-- begin RECORDED INFORMATION --

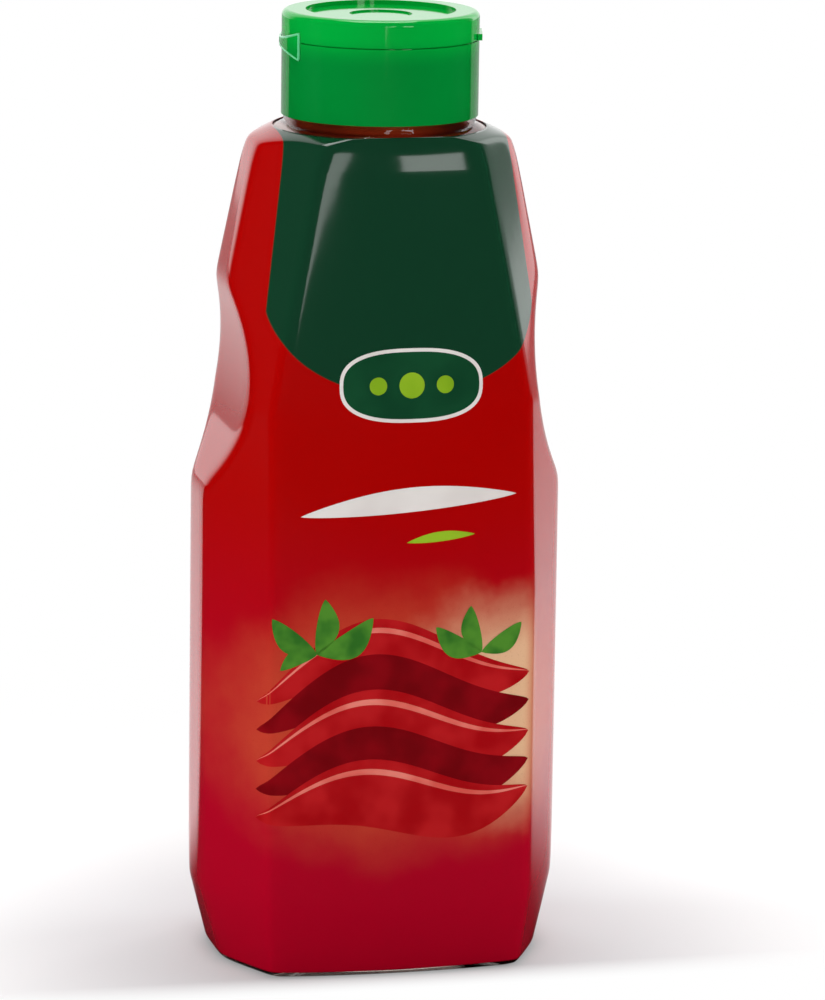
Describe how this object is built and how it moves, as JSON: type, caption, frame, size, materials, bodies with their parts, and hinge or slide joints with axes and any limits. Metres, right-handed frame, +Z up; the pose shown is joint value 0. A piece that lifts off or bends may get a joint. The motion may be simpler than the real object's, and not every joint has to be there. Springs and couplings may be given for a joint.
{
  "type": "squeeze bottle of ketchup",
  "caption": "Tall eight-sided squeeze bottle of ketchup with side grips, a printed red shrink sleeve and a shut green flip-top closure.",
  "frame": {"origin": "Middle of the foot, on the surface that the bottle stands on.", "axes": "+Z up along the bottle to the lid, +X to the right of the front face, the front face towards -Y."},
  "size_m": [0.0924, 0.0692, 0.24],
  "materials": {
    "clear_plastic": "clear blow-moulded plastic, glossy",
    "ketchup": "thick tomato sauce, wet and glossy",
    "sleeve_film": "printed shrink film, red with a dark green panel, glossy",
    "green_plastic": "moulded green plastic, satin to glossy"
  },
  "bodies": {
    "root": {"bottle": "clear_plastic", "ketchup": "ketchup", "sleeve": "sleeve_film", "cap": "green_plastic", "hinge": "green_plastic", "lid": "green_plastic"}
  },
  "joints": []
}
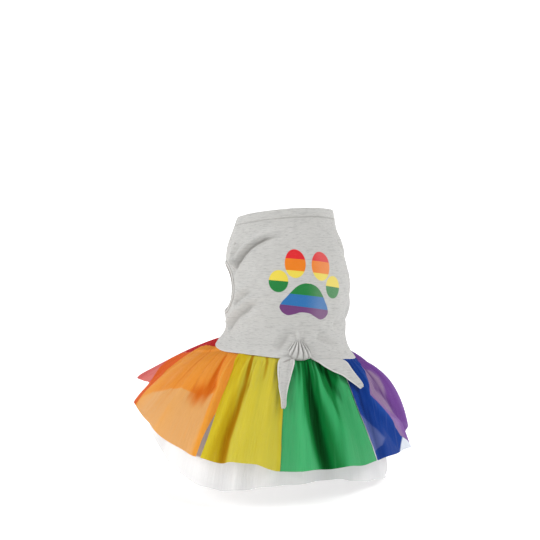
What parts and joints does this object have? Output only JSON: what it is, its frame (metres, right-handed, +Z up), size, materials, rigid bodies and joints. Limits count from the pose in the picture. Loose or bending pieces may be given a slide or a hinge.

-- end RECORDED INFORMATION --

▸ STATED TASK
Every record should be repeated exactly; please leave none out.

▸ SOLUTION TO THE EXERCISE
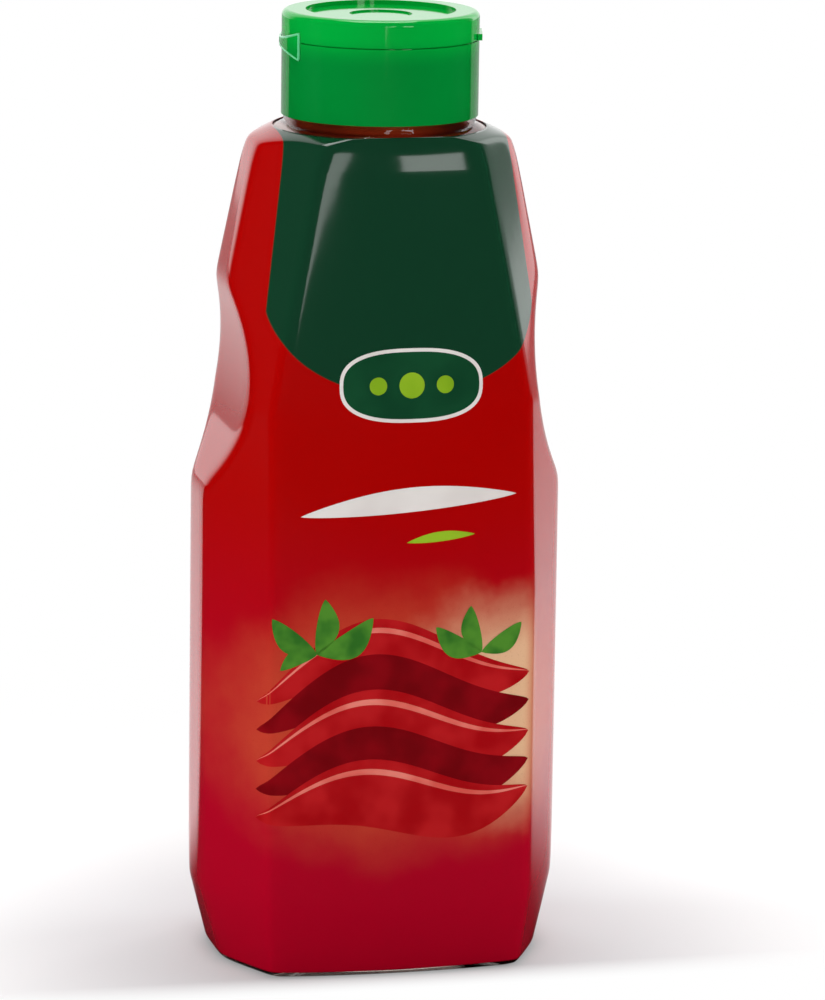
Describe how this object is built and how it moves, as JSON: type, caption, frame, size, materials, bodies with their parts, and hinge or slide joints with axes and any limits. Metres, right-handed frame, +Z up; the pose shown is joint value 0. A piece that lifts off or bends may get a joint. The motion may be simpler than the real object's, and not every joint has to be there. Springs and couplings may be given for a joint.
{
  "type": "squeeze bottle of ketchup",
  "caption": "Tall eight-sided squeeze bottle of ketchup with side grips, a printed red shrink sleeve and a shut green flip-top closure.",
  "frame": {"origin": "Middle of the foot, on the surface that the bottle stands on.", "axes": "+Z up along the bottle to the lid, +X to the right of the front face, the front face towards -Y."},
  "size_m": [0.0924, 0.0692, 0.24],
  "materials": {
    "clear_plastic": "clear blow-moulded plastic, glossy",
    "ketchup": "thick tomato sauce, wet and glossy",
    "sleeve_film": "printed shrink film, red with a dark green panel, glossy",
    "green_plastic": "moulded green plastic, satin to glossy"
  },
  "bodies": {
    "root": {"bottle": "clear_plastic", "ketchup": "ketchup", "sleeve": "sleeve_film", "cap": "green_plastic", "hinge": "green_plastic", "lid": "green_plastic"}
  },
  "joints": []
}
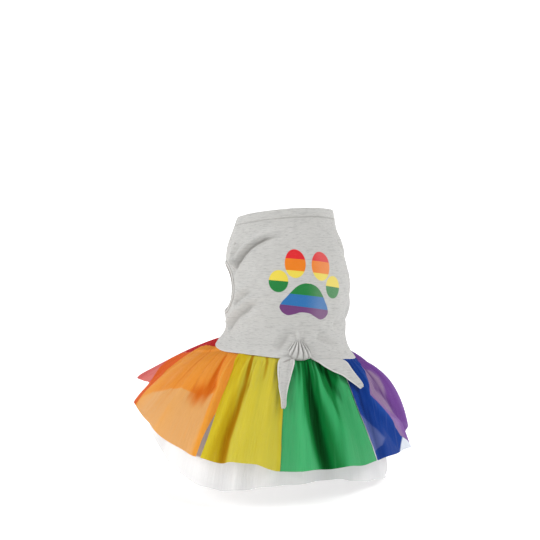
What parts and joints does this object have? Output only JSON: what it is, its frame (metres, right-handed, +Z up), size, materials, rigid bodies and joints. Limits count from the pose in the picture. Loose or bending pieces may be given a slide or a hinge.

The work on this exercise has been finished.